Nous sommes conscient-es que bon nombre de nos confrères et consœurs qui travaillent pour ces médias, s’ils et elles demeurent silencieux-ses pour des raisons qui leur appartiennent, notamment dues à la précarité grandissante du métier, ne sont pas en accord avec cette pratique du journalisme qui consiste à créer un ou des monstres. Il est clair que certain-es ont essayé de le faire savoir à leur hiérarchie. Nous leur apportons notre soutien par cette tribune et les invitons à signer sous pseudonyme s’ils et elles le souhaitent.

Nous, journalistes, considérons par ailleurs que les grand-es patron-nes de médias, directeurs et directrices de rédaction, animateurs et animatrices, chroniqueur-ses, confrères et consœurs qui ont créé ce gouffre professionnel et éthique, cette insulte au métier, en toute connaissance de cause, jouent délibérément un rôle dans la montée du fascisme, du racisme, de l’antisémitisme, des LGBTQIphobies et de la misogynie en France et qu’ils et elles en seront en partie responsables. Offrir à ces personnes un boulevard pour leurs agendas, leur proposer tribunes, articles et émissions dans des dizaines de médias contribue à répandre et banaliser ces idéologies haineuses, et à façonner des candidat-es et des opinions.

Nous, journalistes respectueux-ses des valeurs démocratiques, considérons qu’il n’y a pas à débattre avec les personnes prônant des idées fascistes, racistes, xénophobes, sexistes, homophobes et négationnistes mais seulement à les combattre et/ou les invisibiliser. Et que cela est aussi le rôle des journalistes de ne pas faciliter ces diatribes hideuses.

Nous, journalistes, choisissons de nous placer du côté des droits humains, des droits de toustes les humain‧e‧s. Nous ne parlons pas à la place des personnes concernées mais pouvons aider à la prise en compte de la parole de celles et ceux dont la voix est méprisée ou invisibilisée. Nous pouvons contribuer à la rendre audible. Nous sommes du côté de celles et ceux que les politiques et leurs décisions désignent comme les « minorités », alors que ces minorités représentent en réalité la majorité des citoyen-nes de ce pays. Nous assumons notre subjectivité et nous plaçons donc du côté des personnes précaires, des personnes persécutées, opprimées et marginalisées, des personnes LGBTQI+, des travailleur-ses du sexe, des personnes racisées, des juif·ve·s et des musulman·e·s de France, des migrant·e·s, des personnes victimes de violences policières.

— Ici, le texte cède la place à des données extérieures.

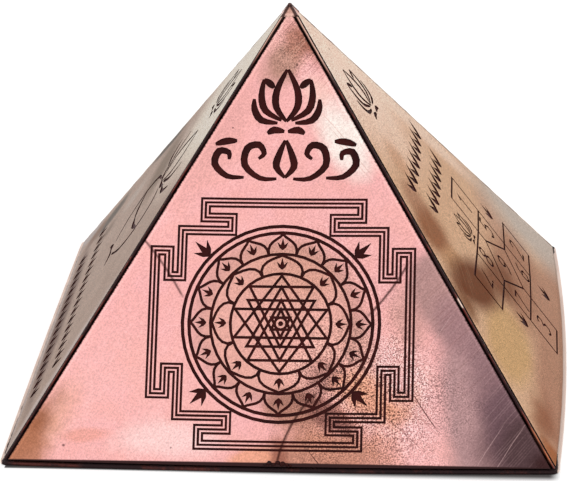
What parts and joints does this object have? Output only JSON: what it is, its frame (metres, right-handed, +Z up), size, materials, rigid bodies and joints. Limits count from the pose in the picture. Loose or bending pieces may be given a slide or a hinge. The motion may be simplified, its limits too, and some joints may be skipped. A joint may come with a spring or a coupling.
{
  "type": "vastu pyramid",
  "caption": "Square pyramid of etched copper sheet panels with soldered hips, a solder tip and a flat base plate, set down as a ritual object.",
  "frame": {"origin": "centre of the bounding box on the flat underside that the pyramid stands on", "axes": "+Z up through the apex, -Y out through the front face with the circle of petals, +X out through the right face with the number grid"},
  "size_m": [0.102, 0.102, 0.0707],
  "materials": {
    "etched_copper": "brushed, tarnished",
    "seam_solder": "worn",
    "dark_solder": "oxidised",
    "plate_copper": "oxidised"
  },
  "bodies": {
    "root": {"front_panel": "etched_copper", "right_panel": "etched_copper", "back_panel": "etched_copper", "left_panel": "etched_copper", "base_seam_front": "dark_solder", "base_seam_right": "dark_solder", "base_seam_back": "dark_solder", "base_seam_left": "dark_solder", "hip_seam_front_right": "seam_solder", "hip_seam_back_right": "seam_solder", "hip_seam_back_left": "seam_solder", "hip_seam_front_left": "seam_solder", "apex_cap": "seam_solder", "base_plate": "plate_copper"}
  },
  "joints": []
}
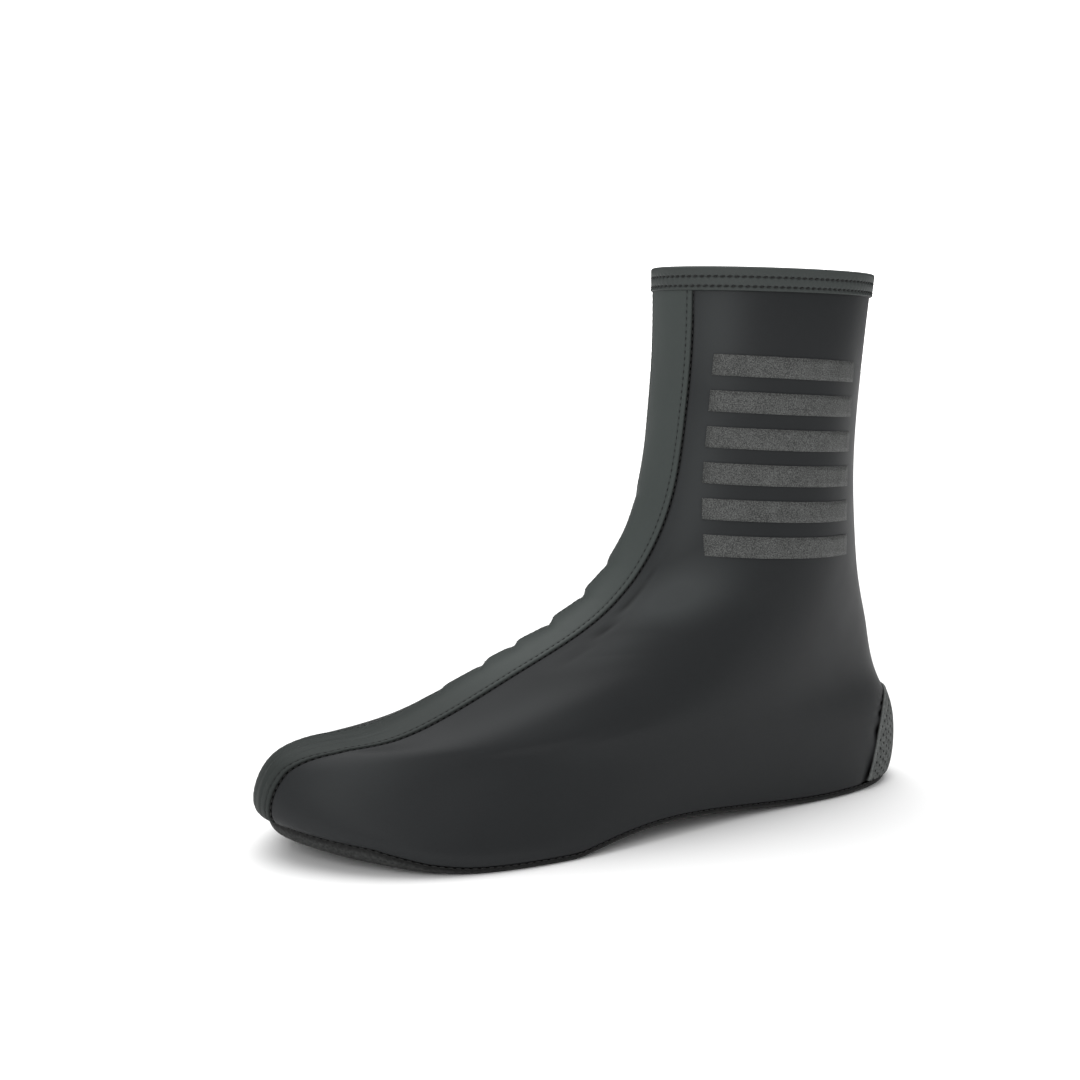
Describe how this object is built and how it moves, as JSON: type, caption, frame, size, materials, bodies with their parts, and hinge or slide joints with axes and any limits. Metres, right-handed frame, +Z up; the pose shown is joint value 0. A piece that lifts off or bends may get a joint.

Par les paroles que nous portons, les images que nous filmons, les reportages que nous montons, les articles que nous écrivons, nous nous positionnons aux côtés de celles et ceux qui vivent ce que nous décrivons et non du côté des faiseurs et faiseuses de buzz et d’audimat au mépris du respect des valeurs humanistes et des identités multiples.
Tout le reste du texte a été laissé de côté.